Dicke didn’t have to go far for an early art education, it came from within his family. His parents, Eilleen and James F. Dicke, met at Stivers where, it’s told, his dad threw an eraser at his mom to attract her attention. His mother, a docent at the Dayton Art Institute, regularly pinned information about artists and famous paintings on the kitchen bulletin board to trigger dinner table discussions. Weekend visits to his grandparents in Kettering frequently included a visit to the Dayton art museum.
The close connection stuck: over the years gifts from the Dicke family have significantly enhanced the art collections in all areas at The Dayton Art Institute.
According to DAI director Jan Driesbach, the Dickes have defined the collections of glass, American art and contemporary art and have also contributed support for outreach programming and critical general operations. Jim Dicke has served as chairman of the DAI board of directors and an exhibit of 19th and 20th century art, “American Art from the Dicke Collection,” was generously loaned to the museum in 1997.
There has also been significant gifting by the family to a number of other museums and to institutions of higher learning.
“Colleges and universities can’t justify spending money to buy artwork,” Dicke says. “But it can be very enriching for students to see nice artwork on the walls and not just posters.”
An abstract artist himself, Dicke says he was inspired by two art teachers: Jack Earl, a New Bremen elementary school instructor who later became a well-known ceramicist, and a Culver Military Academy high school teacher, Warner Williams, now deceased.

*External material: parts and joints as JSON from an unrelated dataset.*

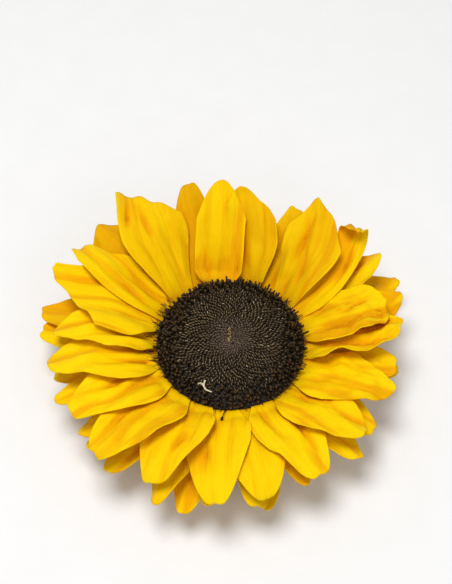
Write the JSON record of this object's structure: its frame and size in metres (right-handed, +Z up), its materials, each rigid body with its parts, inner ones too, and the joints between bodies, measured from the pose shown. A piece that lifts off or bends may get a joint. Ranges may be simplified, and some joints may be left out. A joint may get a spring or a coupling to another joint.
{
  "type": "sunflower head",
  "caption": "Cut sunflower head lying face up: ruffled yellow ray petals in overlapping tiers round a dark domed disc of spiralled florets, with pointed green bracts beneath.",
  "frame": {"origin": "middle of the flat cut face under the receptacle, on the head's axis, at the surface that the head lies on", "axes": "+Z up along the head's axis, out of the disc; +Y to the far side of the head as pictured"},
  "size_m": [0.1523, 0.1481, 0.0424],
  "materials": {
    "green_bract": "matte, hairy leaf green with pale ribs",
    "yellow_petal": "satin golden yellow petal with fine lengthwise veins",
    "dark_floret": "matte dark brown florets with tan tips"
  },
  "bodies": {
    "root": {"receptacle": "green_bract", "ray_petals": "yellow_petal", "disc_florets": "dark_floret"}
  },
  "joints": []
}
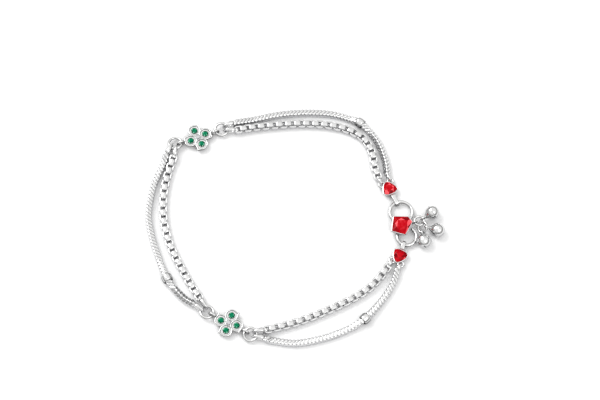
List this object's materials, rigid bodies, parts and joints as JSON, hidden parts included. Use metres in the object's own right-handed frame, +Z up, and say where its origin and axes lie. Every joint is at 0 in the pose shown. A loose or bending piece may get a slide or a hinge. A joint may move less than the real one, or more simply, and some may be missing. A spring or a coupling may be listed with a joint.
{
  "type": "payal anklet",
  "caption": "Closed ankle chain of paired snake and box strands between flower links with green stones, with an S hook, red stones and small bells.",
  "frame": {"origin": "centre of the bounding box in plan, on the surface that the anklet lies on", "axes": "+X along the loop's longer way, from the left strands towards the bells; +Y from the viewer's side to the far side; +Z up from the surface"},
  "size_m": [0.0962, 0.082, 0.0049],
  "materials": {
    "silver": "polished silver",
    "green_stone": "faceted",
    "red_stone": "faceted",
    "clear_stone": "faceted"
  },
  "bodies": {
    "root": {"bell_lower": "silver", "bell_right": "silver", "bell_upper": "silver", "bell_ring_1": "silver", "bell_ring_2": "silver", "box_strand_back": "silver", "box_strand_front": "silver", "box_strand_left": "silver", "snake_strand_back": "silver", "snake_strand_front": "silver", "snake_strand_left": "silver", "slider_bead_back": "silver", "slider_bead_front": "silver", "slider_bead_left": "silver", "end_setting_back": "silver", "end_setting_front": "silver", "flower_link_back": "silver", "flower_link_front": "silver", "s_hook": "silver", "jump_ring_back_left": "silver", "jump_ring_back_right": "silver", "jump_ring_front_left": "silver", "jump_ring_front_right": "silver", "green_stone_back_1": "green_stone", "green_stone_back_2": "green_stone", "green_stone_back_3": "green_stone", "green_stone_back_4": "green_stone", "green_stone_front_1": "green_stone", "green_stone_front_2": "green_stone", "green_stone_front_3": "green_stone", "green_stone_front_4": "green_stone", "clasp_stone": "red_stone", "end_stone_back": "red_stone", "end_stone_front": "red_stone", "centre_stone_back": "clear_stone", "centre_stone_front": "clear_stone"}
  },
  "joints": []
}
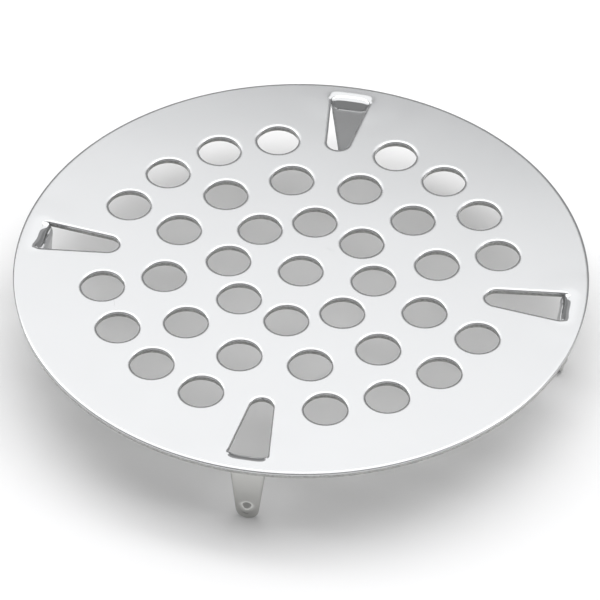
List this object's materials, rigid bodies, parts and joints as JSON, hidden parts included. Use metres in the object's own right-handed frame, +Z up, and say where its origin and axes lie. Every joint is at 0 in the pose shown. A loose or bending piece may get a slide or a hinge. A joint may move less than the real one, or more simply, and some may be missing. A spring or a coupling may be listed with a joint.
{
  "type": "floor drain strainer",
  "caption": "Flat round pierced metal strainer that drops into a floor drain and snaps in place on sprung dimpled legs folded down from the plate.",
  "frame": {"origin": "under the middle of the plate, on the plane that the four leg tips stand on", "axes": "+Z up out of the drain, square to the plate; a leg stands on each of +X, +Y, -X and -Y"},
  "size_m": [0.078, 0.078, 0.0115],
  "materials": {
    "stainless_sheet": "satin"
  },
  "bodies": {
    "plate": {"strainer_plate": "stainless_sheet"},
    "leg_right": {"leg_right": "stainless_sheet"},
    "leg_back": {"leg_back": "stainless_sheet"},
    "leg_left": {"leg_left": "stainless_sheet"},
    "leg_front": {"leg_front": "stainless_sheet"}
  },
  "joints": [
    {"name": "leg_right_flex", "type": "hinge", "parent": "plate", "child": "leg_right", "pos_m": [0.0371, 0, 0.01108], "axis": [0, 1, 0], "range_deg": [-3, 6], "stiffness_Nm_per_rad": 14},
    {"name": "leg_back_flex", "type": "hinge", "parent": "plate", "child": "leg_back", "pos_m": [0, 0.0371, 0.01108], "axis": [-1, 0, 0], "range_deg": [-3, 6], "stiffness_Nm_per_rad": 14},
    {"name": "leg_left_flex", "type": "hinge", "parent": "plate", "child": "leg_left", "pos_m": [-0.0371, 0, 0.01108], "axis": [0, -1, 0], "range_deg": [-3, 6], "stiffness_Nm_per_rad": 14},
    {"name": "leg_front_flex", "type": "hinge", "parent": "plate", "child": "leg_front", "pos_m": [0, -0.0371, 0.01108], "axis": [1, 0, 0], "range_deg": [-3, 6], "stiffness_Nm_per_rad": 14}
  ]
}
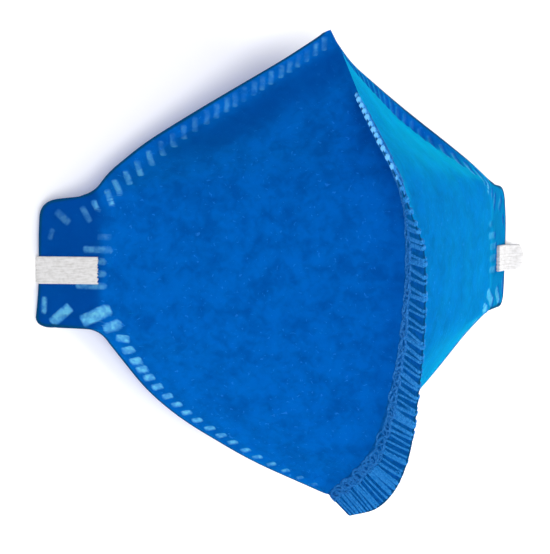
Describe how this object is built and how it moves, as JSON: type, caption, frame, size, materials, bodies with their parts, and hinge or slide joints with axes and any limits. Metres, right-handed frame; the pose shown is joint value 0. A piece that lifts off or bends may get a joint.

Dicke began seriously collecting art in the 1980s. He’s happy to share the credit for his world class collection with his friend and art advisor, Jaime Frankfurt, who will be in town tomorrow afternoon to participate in a panel discussion with Dicke and art critic Ellie Bronson who wrote the catalog texts and interviewed many of the artists.
“If it’s good art it engages you intellectually and it’s interesting to look at,” Dicke believes. “Good art never loses it’s fascination. If it’s not good, after a while it just becomes part of the wall paper.”
His advice to would-be collectors is to educate themselves before buying, especially if the piece of art is expensive.
“If it’s a $5 watercolor, then that’s fine, but if it’s $5,000, you might want to know why it’s worth $5,000. The Internet has revolutionized art collecting with websites like AskART and artnet.”
Dicke says it’s easier to be informed about art from the past because those paintings have been “sorted out by the art world.” Buying newer artists — like those featured in the current DAI exhibit — is more of a risk but also an opportunity to decide for yourself what you think is interesting.
“Maybe the paint isn’t even dry on it yet,” says Dicke.
“Many of these artists are young people in their 30s and 40s, and you can’t be sure what direction their careers will take. “
He’s looking forward to viewing his exhibit in a new light at the DAI.
“I think it’s going to be very interesting because when you live with artwork — some in your living room, some in the accounting or sales departments at the office — you don’t see it all together which can be very informing because you see patterns and connections you don’t regularly see.”
The new exhibit, featuring art that’s been created since 2000, is especially interesting and vibrant, he believes, because it reflects an economically turbulent time.
“This art is a reflection of the world economy and the art world,” he says. “Some of the subject matter is very abstract, some is very representational of the human figure, landscape and animals.”
Dicke is optimistic about Dayton’s future as well as the future of the DAI.
“Dayton is struggling and NCR leaving was a big blow,” he admits. “But Dayton’s problems weren’t created overnight and can’t be solved overnight. It’s still a wonderful place to raise a family, a community where today’s major industries are the military, colleges, universities.
“The arts are struggling everywhere, and for all of the DAI problems, it’s in better shape than the Guggenheim. The museum is enriching for students for hundreds of school groups. The DAI is part of everybody’s basic education and vocabulary.”